Bitcoin, specifically, has value for a few different reasons: 1. The mining process. The same economic incentives that drive people to dig up gold or drill for oil are at work: People are willing to dedicate time and resources to create new Bitcoins. There’s a market there, and the market is driving production.

2. Its network effect. Bitcoin is the first and most dominant cryptocurrency. There are many alternatives, but people continue to use it because it remains the most widely adopted and secure network.

3. Scarcity. There will only ever be 21 million Bitcoins produced. Comparatively, modern fiat currency is a product of monetary policy that is controlled by central banks. As we see all over the globe, it’s pretty easy for governments to get that monetary policy wrong and cause all kinds problems. People are attracted to Bitcoin’s value proposition because it offers an alternative to traditional assets and is based on computer code that is global, apolitical, censorship-resistant, and inherently scarce.

Q What is a blockchain and how does it work? A

The Bitcoin blockchain is a distributed database that ensures that all past, present, and future transactions are valid and “unhackable.” Think of it as a huge global checkbook, with no bank, that millions of people have a copy of. Every time you want to deposit or withdraw money to or from the checkbook you have to call at least 51 percent of the people with a copy of the checkbook and get them to agree that the transaction is valid—majority rules. Why would you want to have a copy of every transaction in every checkbook? Simple: It’s the only known and proven way to guarantee that the money in the checkbook doesn’t get spent twice. (Of course, Bitcoin does this in a more efficient manner than the global checkbook analogy, but the idea is still the same.)

More importantly, the Bitcoin blockchain is a new way of organizing data. It is a structure that builds on itself. Each block contains information that has been verified and can’t be erased or rewritten. Once a block is completed it is linked to the next block, forming a chain of linkable information. Through solving the problem of trust on the internet, blockchain enables new kinds of economic activity based on the coins created to incentivize its management.

Q What are other cryptocurrencies worth knowing about? A

There are thousands of cryptocurrencies, and more are being developed and launched every day. Some cryptocurrencies are versions of the Bitcoin blockchain that are trying to solve for other issues. Litecoin, for example, is designed to enable faster and cheaper transactions, while a coin like Dash is designed with additional privacy in mind. Then there are other cryptocurrencies that are building completely new infrastructures. Ethereum is the second most popular cryptocurrency in terms of network value. There are a lot of ways to measure value, but cryptocurrency systems are valuable in part because they are open and distributed networks. And Ethereum is designed as a platform to run decentralized applications and smart contracts, and it is used to create new tokens that are distributed via initial coin offerings (ICOs) or token sales.

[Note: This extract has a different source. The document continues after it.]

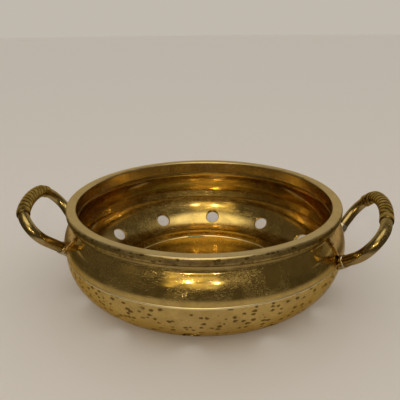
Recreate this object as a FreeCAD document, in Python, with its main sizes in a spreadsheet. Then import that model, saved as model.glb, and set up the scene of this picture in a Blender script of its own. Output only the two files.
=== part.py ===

We’re still in the early days of cryptocurrencies, so it will be interesting to watch as this whole new sector unfolds.

Q What’s the bigger picture with cryptocurrencies? A

Today, the Bitcoin network is worth over $100 billion. We believe that eventually Bitcoin will be used to solve big global problems. I can think of three tangible examples.

The first is payments and money transfer for remittances. Over $500 billion is remitted globally by migrant workers to their families in other countries. Fees for these transactions can be as high as 15 percent and average around 10 percent. That means that $50 billion is wasted on needless fees to move money around by the people who can least afford it. Bitcoin can eventually eliminate these fees.

The second example is enabling new types of investing. Bitcoin can enable smart contracts that can be used simulate very simple derivatives, which can give investors exposure to US stocks in foreign countries. Or it can give US investors exposure to foreign stocks without having to find a broker to actually sell the stock.

Lastly, we believe Bitcoin technology will be used to enable people in developing markets to lease home electronics such as washing machines, refrigerators, televisions, etc. The buyer will simply forward a small amount of Bitcoin every week to the wallet of the seller and this will enable the appliance to function. This is not easily possible with traditional government money, and it is a powerful possibility.